California’s $3.3 billion payday lending industry preys on the poor and the financially unsophisticated. Attempts to rein it in have failed. California remains among the most permissive states when it comes to payday lending.
Senate Bill 515 by state Sens. Jim Beall, D-San Jose, and Hannah-Beth Jackson, D-Santa Barbara, would offer minimal protections to prevent borrowers from being ensnared in a cycle of repeat borrowing at triple-digit interest rates.
A key vote occurs today in the Senate Banking and Financial Institutions Committee. Make no mistake — as in the past, this is a giant uphill battle. The chairman, Sen. Lou Correa, D-Santa Ana, received $70,400 from 2008 to 2012 from the industry — and he is not alone. Getting this bill to the Senate floor will require pressure from the public, Senate President Pro Tem Darrell Steinberg and Gov. Jerry Brown.
The need for change is clear. Under California law, for a two-week payday loan of $300 — from companies such as Advance America, Moneytree Inc., Checksmart Financial and Cash Plus Inc. — borrowers pay a fee of $45, leaving $255 in cash.
That fee is equivalent to an outrageous annual percentage rate of 460 percent for a two-week loan.
By comparison, a loan for a new car typically has an APR of 4 percent to 7 percent.
And if you cannot afford to repay in full at the end of two weeks? A cycle of repeat borrowing begins. As a Pew Trusts report noted last year, “Despite its promise of short-term credit, the conventional payday loan business model requires heavy usage to be profitable.”
In California in 2011, 12.4 million payday loans were taken out by 1.7 million individuals.
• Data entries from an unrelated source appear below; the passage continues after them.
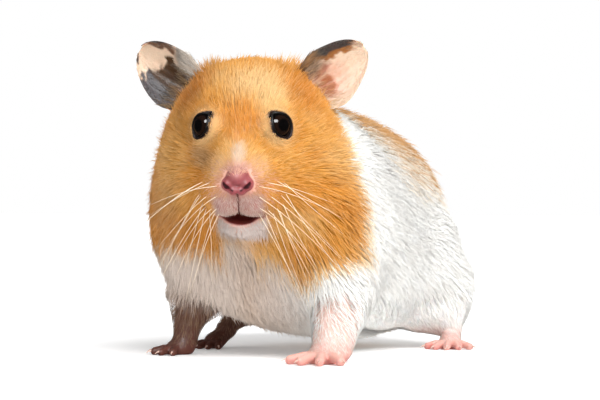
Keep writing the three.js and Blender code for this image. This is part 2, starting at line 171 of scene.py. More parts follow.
# ---------------------------------------------------------------- how deep the coat is
# Soft guard hair and underfur: thickest on the trunk and ruff, a millimetre or two on the face,
# and almost nothing on the muzzle, round the eyes and on the paws. The skin lies this far inside
# the outline, and the tips of the tufts reach back out to it.
EYE_RADIUS = 3.3
EYE_AT = np.array([8.0, 11.3, 5.5])  # of the left eye, in the head's axes
NOSE_TIP = np.array([0, 23.5, -4.0])
SHORTEST_COAT = 0.3


def ramp(value, low, high):
    """0 at low and 1 at high, with a smooth step between them."""
    t = np.clip((value - low) / (high - low), 0, 1)
    return t * t * (3 - 2 * t)


def mix(a, b, t):
    return a + (b - a) * t


def distance(q, at, r=(1, 1, 1)):
    """How far q is from a point, counted in an oval's radii where they are given."""
    return np.sqrt(sum(((q[k] - at[k]) / r[k]) ** 2 for k in range(3)))


def from_eye(l, f, u):
    return distance((np.abs(l), f, u), EYE_AT)


def lower_leg(x, z, high, low):
    """1 out on the legs below `low` mm, fading to 0 at `high` mm and towards the belly."""
    return ramp(z, high, low) * ramp(np.abs(x - STANCE[0]), 11, 16)


def coat_depth(x, y, z):
    l, f, u = head.local(x, y, z)
    on_head = SHORTEST_COAT + 2.3 * ramp(distance((l, f, u), NOSE_TIP), 6, 32)
    by_eye = SHORTEST_COAT + 0.35 * np.maximum(from_eye(l, f, u) - EYE_RADIUS, 0)
    by_mouth = SHORTEST_COAT + 0.25 * np.maximum(distance((l, f, u), (0, 19, -13)) - 4, 0)
    on_head = np.minimum(np.minimum(on_head, by_eye), by_mouth)
    on_body = mix(3.0, 4.2, ramp(z, 16, 34))
    on_leg = 0.2 + 2.2 * ramp(z, 3.5, 18)
    below = mix(on_body, on_leg, lower_leg(x, z, 18, 9))
    return mix(below, on_head, ramp(f, -20, -2) * ramp(z, 14, 26))


# ---------------------------------------------------------------- markings
# A golden and white coat: golden head and ruff with paler and deeper patches, a pale blaze above
# the nose, pale lips, a golden saddle over the back, a white chest, belly and flanks, and brown
# lower legs on the right, whose brown is partly painted shade. Painted shade also darkens the right
# side of the face, the chin, and the white low on the chest and belly. The same function colours
# the skin under the coat and every tuft.
GOLD = "E0A045"
DEEP_GOLD = "D5860F"
CREAM = "F2CE96"
WHITE = "FCFAF6"
GREY_BROWN = "A98B68"
TAN = "E0A768"
PINK = "E2A096"


def linear(code):
    """An sRGB hex colour as linear red, green and blue."""
    c = np.array([int(code[k:k + 2], 16) for k in (0, 2, 4)]) / 255
    return np.where(c <= 0.04045, c / 12.92, ((c + 0.055) / 1.055) ** 2.4)


def hashed(cells, seed):
    """A random number from 0 to 1 for each whole-number cell, the same on every run."""
    h = (cells[:, 0] * 73856093) ^ (cells[:, 1] * 19349663) ^ (cells[:, 2] * 83492791)
    h = ((h ^ (seed * 2654435761)) & 0xFFFFFFFF).astype(np.uint64)
    for shift, factor in ((16, 0x7FEB352D), (15, 0x846CA68B)):
        h = ((h ^ (h >> np.uint64(shift))) * np.uint64(factor)) & np.uint64(0xFFFFFFFF)
    return (h ^ (h >> np.uint64(16))).astype(float) / 4294967296.0


def mottle(points, size, seed):
    """Smooth random values from -1 to 1 that change over `size` mm."""
    q = points / size
    cell = np.floor(q).astype(np.int64)
    t = q - cell
    t = t * t * (3 - 2 * t)
    total = np.zeros(len(points))
    for corner in range(8):
        bits = np.array([corner & 1, corner >> 1 & 1, corner >> 2])
        weight = np.prod(np.where(bits, t, 1 - t), axis=1)
        total += weight * (hashed(cell + bits, seed) * 2 - 1)
    return total


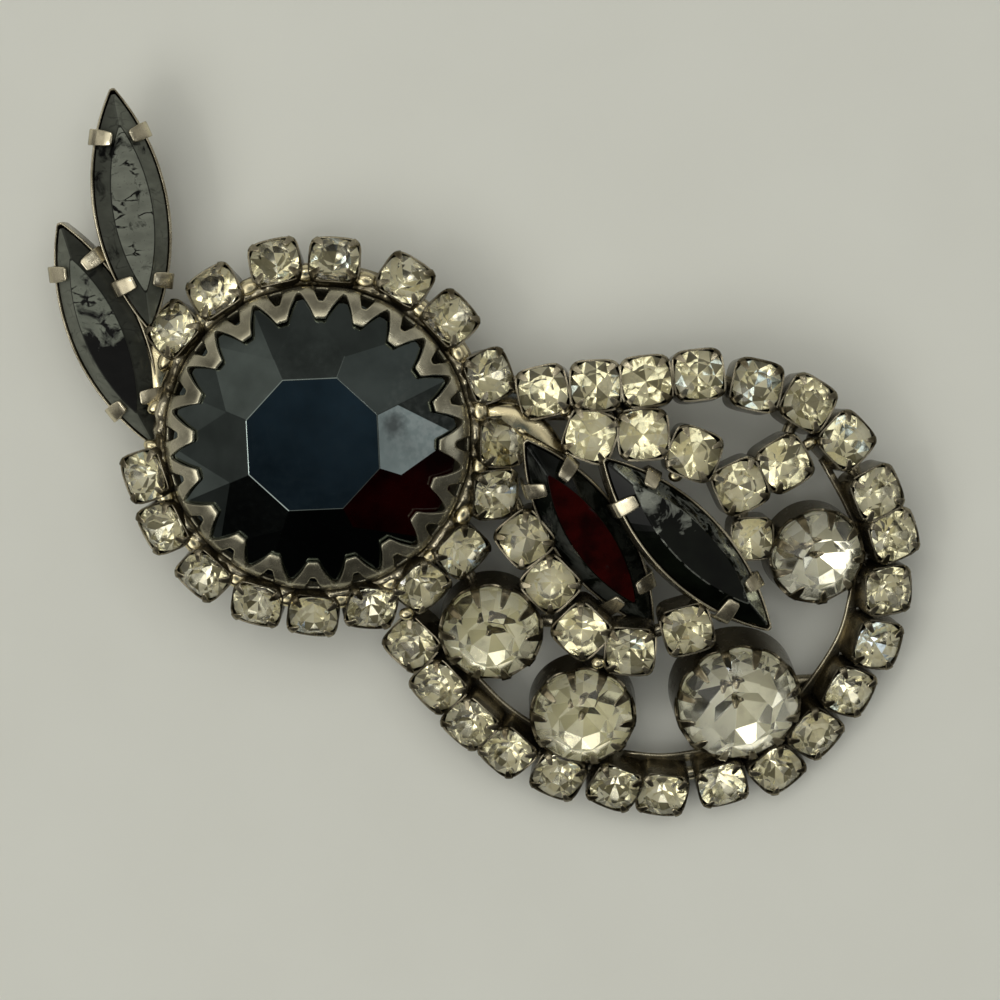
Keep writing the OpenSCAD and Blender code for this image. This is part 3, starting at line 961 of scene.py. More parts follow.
@dataclass(frozen=True)
class CutStone:
    """Round stone: octagonal table, eight main facets, pairs of corner facets, a band and facets below.

    A ring of n points has radius r and starts at a given angle. The ridge ring lies on the main facets'
    planes, so that each main facet is flat. The cushion swells its diagonals. Below the band a ring of eight
    points stands a little out of the cone from the band to the point, which gives long upper and short lower
    facets. Of the 73 facets, the 41 above and on the band are glass and the rest are silvered.
    """

    diameter: float
    crown: float
    table: float
    band: float
    pavilion: float
    ridge: float
    cushion: float = 0.0
    girdle: float = 0.05
    low_rise: float = 0.46
    low_reach: float = 0.5
    facet_count: int = 73
    glass_count: int = 41

    def ring(self, count: int, radius: float, start: float, z: float) -> Array:
        """A ring of points.

        Args:
            count: number of points.
            radius: distance from the middle, before the cushion swells it.
            start: angle of the first, in radians.
            z: height.

        Returns:
            The points.
        """
        angle = np.arange(count) * 2 * math.pi / count + start
        out = radius * (1 + self.cushion * np.sin(2 * angle) ** 2)
        return np.stack([out * np.cos(angle), out * np.sin(angle), np.full(count, z)], -1)

    def rings(self) -> Array:
        """All points: table, ridge, girdle, lower girdle, the ring below and the point.

        Returns:
            57 points.
        """
        r, low, eighth = self.diameter / 2, self.girdle - self.band, math.pi / 8
        slope = (self.crown - self.girdle) / (r - self.table / 2)
        ridge_z = self.crown - slope * (self.ridge * r * math.cos(eighth) - self.table / 2)
        below = -self.pavilion + (self.pavilion + low) * self.low_rise
        return np.vstack([self.ring(8, self.table / 2 / math.cos(eighth), eighth, self.crown),
                          self.ring(8, self.ridge * r, eighth, ridge_z), self.ring(16, r, 0, self.girdle),
                          self.ring(16, r, 0, low), self.ring(8, self.low_reach * r, 0, below),
                          [[0, 0, -self.pavilion]]])

    def facets(self) -> list[Array]:
        """Corners of every facet: the table, 8 mains, 16 corner facets, 16 of the band, then 32 below.

        Returns:
            Indices into the points of the rings, one array for each set of facets.
        """
        i, band = np.arange(8), np.arange(16)
        before, after = (i + 7) % 8, (i + 1) % 8
        nearest, left, right = 32 + 2 * i, 32 + (2 * i + 15) % 16, 33 + 2 * i
        sets = ([i, before, 8 + before, 16 + 2 * i, 8 + i], [8 + i, 16 + 2 * i, 17 + 2 * i],
                [8 + i, 17 + 2 * i, 16 + (2 * i + 2) % 16],
                [16 + (band + 1) % 16, 16 + band, 32 + band, 32 + (band + 1) % 16], [48 + i, nearest, left],
                [48 + i, right, nearest], [48 + i, 48 + after, right], [np.full(8, 56), 48 + after, 48 + i])
        return [i[None, :]] + [np.stack(corners_of, -1) for corners_of in sets]

    def add_to(self, skin: Skin, seat: Seat, shades: Array) -> None:
        """Adds the stone at a seat.

        Args:
            skin: the skin that it goes into.
            seat: its place.
            shades: a tone for each of its facets.
        """
        kinds = np.where(np.arange(self.facet_count) < self.glass_count, Face.GLASS.value, Face.FOIL.value)
        skin.add(seat.put(self.rings()), self.facets(), kinds, smooth=False, tone=shades)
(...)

That suggests an average of seven loans per borrower, but does not take into account payday borrowers who borrow from multiple stores or where different people from the same household take out multiple payday loans.
When the California Department of Corporations did a one-time study in 2007, it found that 1.01 million families accounted for 10 million payday loans — an average of nearly 10 loans per family. Further, payday lenders reported that “more than 80 percent of their business is attributed to repeat customers.”
The reality is that triple-digit interest rates trap borrowers in a long-term cycle of repeat loans from which it is difficult to recover.
In the past, legislators have attempted to establish a 36 percent interest rate cap — the limitation adopted by 17 states and by Congress for active military service members and their families. Those bills went nowhere.
This time, SB 515 focuses on the core problem of repeat borrowing. The bill’s centerpiece is creation of an annual cap on the number of high-cost payday loans lenders can give to any borrower, enforced by a statewide database (similar to databases in 11 other states).
The bill’s sponsors have settled on a six-loan cap, modeled on FDIC guidance to banks that says high-cost debt should not be provided for more than 90 days in a 12-month period, or six loans. That is watered down from the bill’s original four-loan cap, an attempt to be responsive to the payday loan industry. Delaware has a five-loan cap; Washington state, an eight-loan cap.
If legislators won’t limit interest rates for payday loans, they should at least hold the payday industry accountable for loans being used as advertised — as a short-term cash-flow tool for one-time financial emergencies. Lawmakers should approve an annual cap on the number of payday loans per borrower.